Trading with other countries is an alternative to meeting the demand for some products the domestic economy cannot produce. Moreover, it offers citizens a better choice. They can access various products abroad.
Second, the efficiency is low, so the product tends to be expensive. An autarkic economy may be able to produce various products. However, limited economic resources (or factors of production) can be a problem. For example, when labor is deployed to produce one good, less labor is available to produce the other good. As a result, economies of scale are performed for one good at the expense of another.
For this reason, it is impossible to produce all goods at the most efficient rate. Thus, production costs may be low for certain goods but not others. As a result, prices can be cheap for certain items but expensive for others.

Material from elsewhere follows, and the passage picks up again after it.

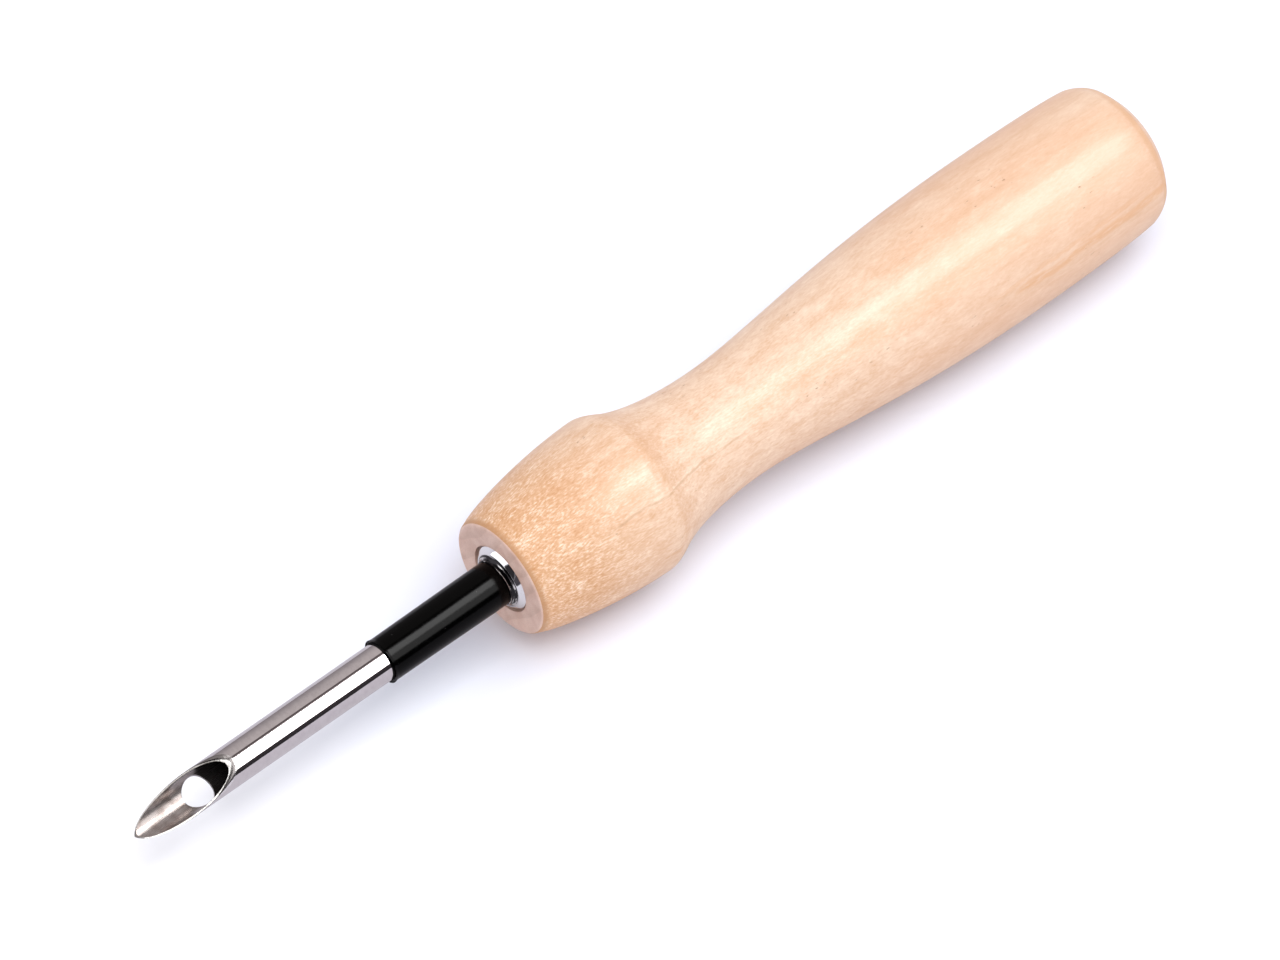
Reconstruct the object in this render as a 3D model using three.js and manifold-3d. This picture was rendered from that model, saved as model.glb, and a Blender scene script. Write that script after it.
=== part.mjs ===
// Punch needle for looped-yarn embroidery, in millimetres, +Z up.
//
// The tool lies on its side: its axis runs along X, the bevelled point is at -X and the butt at +X.
// Yarn enters the butt, runs through the handle's liner into the hollow needle and leaves by the eye.
//
// Every piece is drawn in the tool's own frame: local Y is the tool's axis, y = 0 is the handle's
// front face, and y grows towards the butt. One group at the end lays the tool down.

import * as THREE from "three";
import { mergeVertices } from "three/addons/utils/BufferGeometryUtils.js";
import Module from "manifold-3d";

// ---- Driving dimensions (mm) ------------------------------------------------------------------

const HANDLE_LENGTH = 97.5;
const NEEDLE_REACH = 54; // from the handle's front face to the point
const RUNNING_GAP = 0.05; // radial clearance of a piece that slides or is slipped on
const PRESS_GAP = 0.02; // radial clearance that stands for a press fit
const FACE_GAP = 0.05; // axial clearance between pieces that butt together

// Handle outline: stations along the axis with their radii, from the front face to the butt.
const FRONT_FLAT_RADIUS = 7.1;
const FRONT_SHOULDER = { y: 0.8, r: 7.7 };
const RING = { y: 18.2, r: 10.34 }; // widest place, a turned ring with a fairly crisp edge
const COVE_START = { y: 21.1, r: 9.32 };
const NECK = { y: 34.3, r: 7.25 };
const SWELL = { y: 76.8, r: 9.98 };
const BUTT_SHOULDER = { y: 94, r: 9.45 };
const BUTT_CHAMFER = { y: 95.9, r: 8.53 };
const BUTT_FLAT_RADIUS = 6.2;

// Needle: a steel tube with a long curved bevel.
const NEEDLE_RADIUS = 2.42;
const NEEDLE_BORE_RADIUS = 2.15;
const SHANK_DEPTH = 24; // how far the tube runs back into the handle
const TIP_THICKNESS = 0.02;
const BEVEL_SLOPE = 0.3; // rise of the cut past the point, mm per mm
const BEVEL_NOSE = 0.45; // length over which the cut starts to rise, which sharpens the point
const BEVEL_BOW = 0.0065; // how the cut steepens towards the heel, per mm
const BEVEL_REACH = 14; // the cutter runs past the heel by this length from the point
const BEVEL_TURN = 21; // degrees that the bevel faces away from straight up
const EYE_FROM_TIP = 9.2;
const EYE_RADIUS = 1.88;

// Ferrule: a flanged bush pressed into the handle, with a collar that stands proud of the flange.
const FLANGE_RADIUS = 4.31;
const FLANGE_THICKNESS = 0.5;
const FLANGE_BEVEL = 0.55; // width of the rear eyelet's sloped outer edge
const FLANGE_RECESS_RADIUS = 4.45;
const COLLAR_RADIUS = 2.95;
const COLLAR_ROOT = [3.42, -0.27]; // where the collar's flare meets the flange
const FLANGE_CREST = [3.6, -0.25]; // the flange slopes down from here to its outer edge
const COLLAR_HEIGHT = 0.87;
const STEM_RADIUS = 3.3;
const STEM_LENGTH = 12;

// Black plastic sleeve that limits how deep the needle goes.
const SLEEVE_LENGTH = 17.1;
const SLEEVE_ROOT_RADIUS = 2.87;
const SLEEVE_FRONT_RADIUS = 2.76;
const SLEEVE_LIP_RADIUS = 2.86;

// Yarn passage through the handle.
const LINER_RADIUS = 3.0;
const LINER_BORE_RADIUS = NEEDLE_RADIUS + RUNNING_GAP;
const EYELET_STEM_LENGTH = 5;
const EYELET_BORE_RADIUS = 2.1;
const EYELET_MOUTH_RADIUS = 3.1;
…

International trade offers a solution to the problem. First, a country focuses on goods in which it has an advantage. The country can import from other countries for the rest. Long story short, the country can get some cheap goods from the domestic market and other cheap goods from abroad. Finally, if all countries do this, international trade can benefit greatly.
Third, economic progress is hampered. For example, technology facilitates the economy to encourage more productive labor and physical capital. It spread to different countries through trade and capital investment.
Likewise, international relations allow a country to build knowledge to support economic and technological development. Domestic people can study abroad easily. However, it is difficult to obtain such benefits if the country adopts a closed economy.
Fourth, autarky makes the country isolated from international relations. International relations are not only related to economic aspects. But, it is also vital for aspects like humanity.
As we see today, when a country experiences a natural disaster or social disaster, other countries come to offer assistance. Then, which country will help an Arctic country if it is closed to the outside world?